↓↓↓
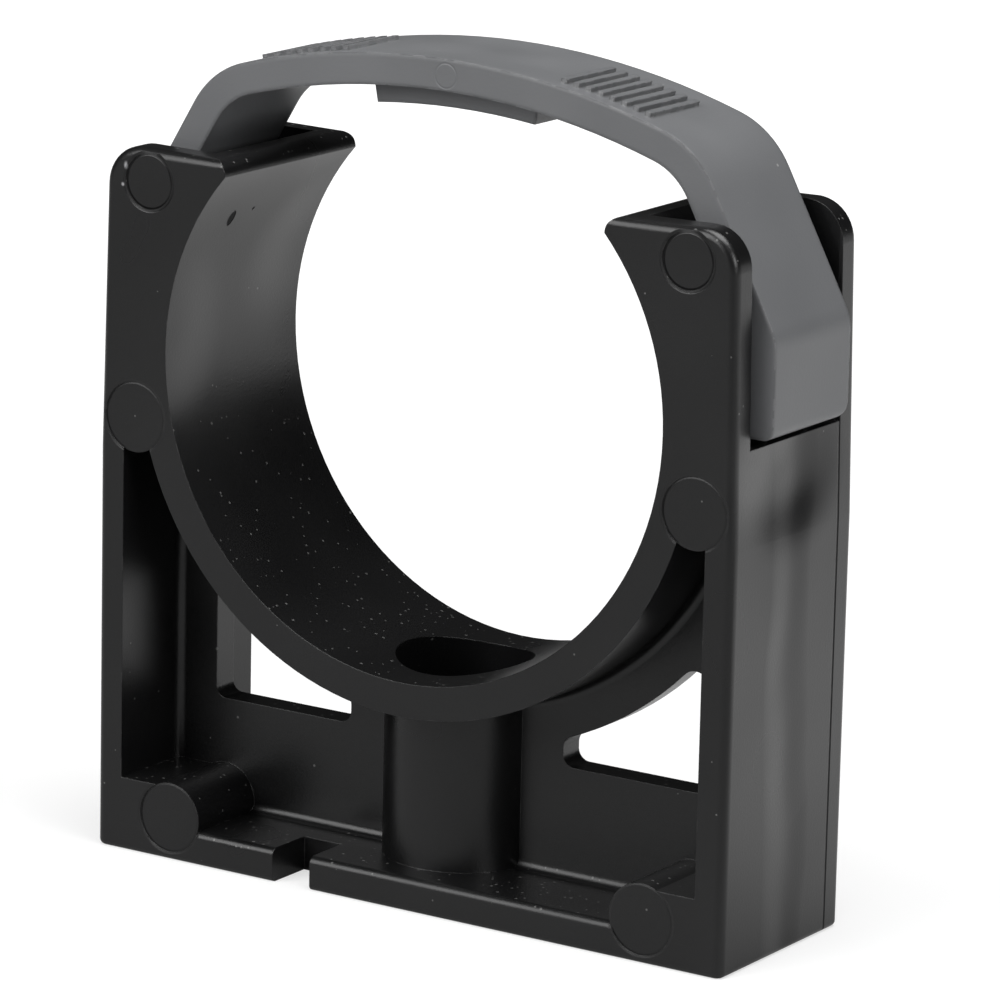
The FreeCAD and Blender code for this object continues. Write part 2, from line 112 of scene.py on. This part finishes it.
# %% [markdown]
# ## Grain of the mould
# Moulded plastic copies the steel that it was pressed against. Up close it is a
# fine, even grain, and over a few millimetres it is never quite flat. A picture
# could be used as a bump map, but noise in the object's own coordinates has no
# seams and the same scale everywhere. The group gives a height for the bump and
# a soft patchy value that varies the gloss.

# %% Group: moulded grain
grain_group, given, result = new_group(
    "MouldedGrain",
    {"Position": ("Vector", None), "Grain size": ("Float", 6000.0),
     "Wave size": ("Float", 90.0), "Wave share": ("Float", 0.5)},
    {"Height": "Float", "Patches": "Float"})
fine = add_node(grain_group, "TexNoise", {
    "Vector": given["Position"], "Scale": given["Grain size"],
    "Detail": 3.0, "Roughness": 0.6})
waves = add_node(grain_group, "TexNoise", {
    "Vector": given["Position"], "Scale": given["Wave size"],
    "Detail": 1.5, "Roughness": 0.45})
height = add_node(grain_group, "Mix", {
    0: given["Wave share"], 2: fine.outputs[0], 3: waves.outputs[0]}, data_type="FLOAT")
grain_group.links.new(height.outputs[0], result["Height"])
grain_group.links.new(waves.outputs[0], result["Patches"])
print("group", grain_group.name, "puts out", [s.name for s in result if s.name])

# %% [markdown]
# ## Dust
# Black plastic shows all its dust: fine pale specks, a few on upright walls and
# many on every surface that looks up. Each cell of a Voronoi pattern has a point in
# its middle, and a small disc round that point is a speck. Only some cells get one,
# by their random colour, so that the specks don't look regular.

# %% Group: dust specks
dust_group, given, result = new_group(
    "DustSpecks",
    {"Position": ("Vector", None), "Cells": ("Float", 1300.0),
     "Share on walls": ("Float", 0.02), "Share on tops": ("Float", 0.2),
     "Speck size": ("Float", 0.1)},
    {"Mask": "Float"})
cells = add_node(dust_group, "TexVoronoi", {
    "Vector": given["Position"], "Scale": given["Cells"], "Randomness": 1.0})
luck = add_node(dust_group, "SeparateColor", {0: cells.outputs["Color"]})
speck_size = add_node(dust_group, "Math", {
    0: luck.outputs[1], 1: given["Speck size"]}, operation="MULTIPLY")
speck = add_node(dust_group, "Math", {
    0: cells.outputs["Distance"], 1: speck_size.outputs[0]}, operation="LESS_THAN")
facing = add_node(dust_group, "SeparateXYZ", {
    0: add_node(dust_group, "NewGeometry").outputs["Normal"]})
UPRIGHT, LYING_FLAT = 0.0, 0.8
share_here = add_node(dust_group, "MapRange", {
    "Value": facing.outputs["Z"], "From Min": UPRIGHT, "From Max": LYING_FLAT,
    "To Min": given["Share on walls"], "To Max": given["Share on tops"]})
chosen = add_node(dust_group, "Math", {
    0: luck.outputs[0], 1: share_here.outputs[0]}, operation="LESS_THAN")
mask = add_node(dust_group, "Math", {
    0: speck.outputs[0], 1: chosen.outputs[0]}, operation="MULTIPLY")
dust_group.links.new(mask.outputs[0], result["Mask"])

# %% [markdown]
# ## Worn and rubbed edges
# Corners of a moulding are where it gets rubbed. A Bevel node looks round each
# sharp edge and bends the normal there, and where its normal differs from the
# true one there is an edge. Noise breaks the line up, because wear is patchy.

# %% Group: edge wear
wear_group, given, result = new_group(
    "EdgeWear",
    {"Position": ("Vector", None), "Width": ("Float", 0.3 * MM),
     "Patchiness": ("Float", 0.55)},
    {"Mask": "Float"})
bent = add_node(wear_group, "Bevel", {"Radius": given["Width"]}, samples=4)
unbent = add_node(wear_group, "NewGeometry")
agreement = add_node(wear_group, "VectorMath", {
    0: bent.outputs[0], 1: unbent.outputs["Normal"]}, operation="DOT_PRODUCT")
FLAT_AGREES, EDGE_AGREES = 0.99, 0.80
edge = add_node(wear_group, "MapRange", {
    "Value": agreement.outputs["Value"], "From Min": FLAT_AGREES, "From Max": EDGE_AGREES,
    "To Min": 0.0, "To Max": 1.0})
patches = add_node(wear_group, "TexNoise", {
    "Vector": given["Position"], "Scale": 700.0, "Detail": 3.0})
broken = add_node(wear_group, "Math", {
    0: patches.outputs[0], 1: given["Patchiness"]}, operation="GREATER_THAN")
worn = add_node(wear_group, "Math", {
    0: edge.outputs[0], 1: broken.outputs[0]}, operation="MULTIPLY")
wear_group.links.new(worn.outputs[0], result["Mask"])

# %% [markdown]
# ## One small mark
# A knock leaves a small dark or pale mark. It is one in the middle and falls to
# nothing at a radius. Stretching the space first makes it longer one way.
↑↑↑
↓↓↓
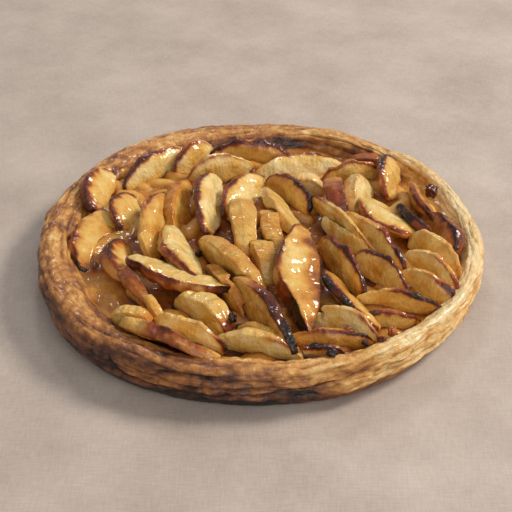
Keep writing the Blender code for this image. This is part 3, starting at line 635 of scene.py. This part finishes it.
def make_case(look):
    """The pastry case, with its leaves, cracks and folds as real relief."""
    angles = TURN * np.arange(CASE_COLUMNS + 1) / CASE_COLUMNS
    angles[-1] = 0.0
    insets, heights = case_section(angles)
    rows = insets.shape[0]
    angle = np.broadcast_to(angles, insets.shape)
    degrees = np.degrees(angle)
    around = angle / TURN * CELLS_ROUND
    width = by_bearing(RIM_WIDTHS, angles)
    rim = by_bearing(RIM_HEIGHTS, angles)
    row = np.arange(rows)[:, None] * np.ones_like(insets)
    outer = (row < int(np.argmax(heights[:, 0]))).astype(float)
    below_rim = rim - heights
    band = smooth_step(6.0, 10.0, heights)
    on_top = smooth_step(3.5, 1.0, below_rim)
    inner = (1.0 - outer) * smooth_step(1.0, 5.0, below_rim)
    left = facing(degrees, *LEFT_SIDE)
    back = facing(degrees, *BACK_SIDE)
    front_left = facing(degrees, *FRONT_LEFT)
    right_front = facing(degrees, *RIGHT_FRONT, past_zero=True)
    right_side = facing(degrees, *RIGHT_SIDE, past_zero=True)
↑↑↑
**What to produce:**
Look above for the line containing "The FreeCAD and". Output from there through the line containing "# a soft patchy value that varies the gloss.", exactly and inclusively.

**Answer for this exercise:**
The FreeCAD and Blender code for this object continues. Write part 2, from line 112 of scene.py on. This part finishes it.
# %% [markdown]
# ## Grain of the mould
# Moulded plastic copies the steel that it was pressed against. Up close it is a
# fine, even grain, and over a few millimetres it is never quite flat. A picture
# could be used as a bump map, but noise in the object's own coordinates has no
# seams and the same scale everywhere. The group gives a height for the bump and
# a soft patchy value that varies the gloss.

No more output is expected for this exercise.